Some decisions are planned quietly behind the scenes while others are whimsical. That familiar trauma and despair was felt by Karachi citizens after a sudden decision to scrape the wooden floors of the 1865 heritage building Frere Hall and to remove nets inviting pigeons to peck at and nest near Sadeqain’s painted ceiling. This is all happening while restoration proposals had been submitted to the Sindh government’s Heritage Committee.

Destruction of heritage sites because of wars or natural disasters, tragic though it is, is understood to be an inevitable consequence. Destruction due to ignorance or neglect is a wound that doesn’t heal. This city is filled with unnoticed exquisite heritage buildings that are hidden behind coils of electric wires and shop signs.
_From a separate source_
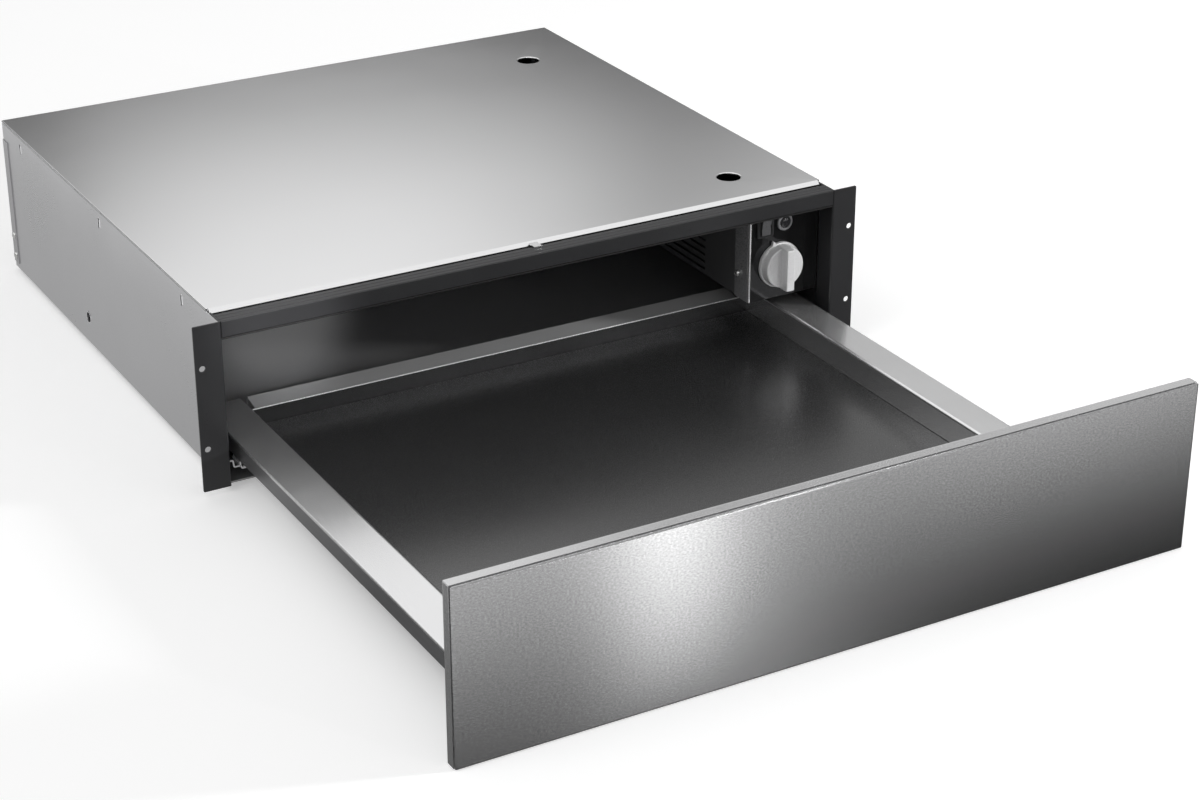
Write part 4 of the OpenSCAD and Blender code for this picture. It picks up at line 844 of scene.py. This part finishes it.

While as many as 422 buildings are listed as heritage, there is no implementing body in Karachi such as the Walled City of Lahore Authority, to systematically restore these buildings and their environs. We rarely hear of them until one collapses.
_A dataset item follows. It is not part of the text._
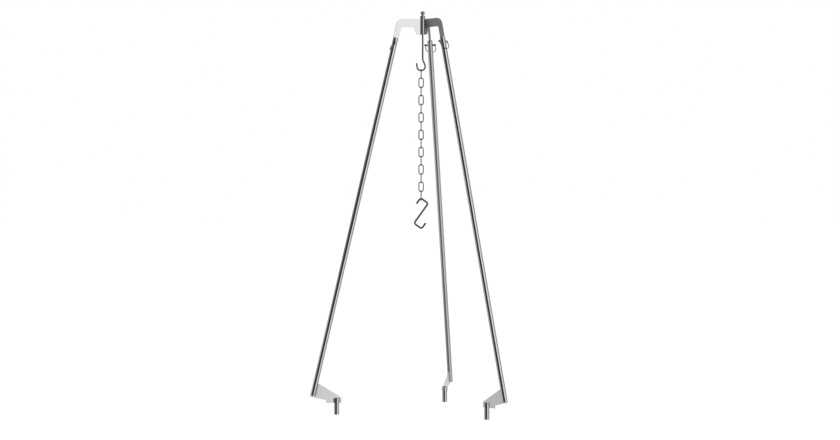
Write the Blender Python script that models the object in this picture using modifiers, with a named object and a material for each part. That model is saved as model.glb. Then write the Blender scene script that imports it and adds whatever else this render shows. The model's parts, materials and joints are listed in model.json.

Managing heritage buildings and districts in cities that need to expand to accommodate growing populations has been debated by city planners all over the world. Recent theories propose restoration and revitalisation of precincts, rather than just buildings. Fez city is an example, where new buildings are allowed only in the Nouvelle Ville or new city district. In Karachi, the old city is a defined space between Lyari and Malir rivers and from Kemari to the City Jail — just 72 square miles of a city that has grown to almost 1500 square miles. Karachi’s master plans make no mention of heritage, which remains hanging on by the proverbial fingertips.

Destruction due to ignorance or neglect is a wound that doesn’t heal

Pakistan is not the only country where heritage faces ruin and pillage. Southern Italy has thousands of abandoned churches and Roman ruins that have been pillaged and turned into rubbish dumps. Too often, restoration in Pakistan does not follow scientific protocols. The original tiles of both the Multan Clock Tower and the Shah Jahan Mosque in Thatta were reportedly simply removed and replaced with new ones. Cracks in the Rannikot Fort, the largest stone fort in the world, were plastered over untidily with cement.

Pakistan has an extraordinary heritage from 45,000-year-old Paleolithic sites, the several thousand-years-old Juniper forest of Ziarat, the 9,000-year-old city of Mehergarh, the sophisticated 4,500-years-old cities of Moenjodaro and Harappa, and much more still awaiting discovery. In documented times, from Gandhara, to Mughal and British times, there is a rich legacy of art and architecture. In the surprising absence of modern archaeological training institutes, our handful of passionate archaeologists await international funding and expertise, to uncover and preserve our history. Successive governments remain trapped in the dilemma of our identity as a new country or custodian of ancient lands.

Pakistani people remain connected to traditional customs, are proud of their family lineage and, judging by the many social media sites sharing history, would be open to playing their part in preserving heritage. But so much of our politics and planning follows the tabula rasa or clean slate policy of discarding the initiatives of previous civil servants, and making fresh polices, that prevents the long-term planning that restoration of heritage requires.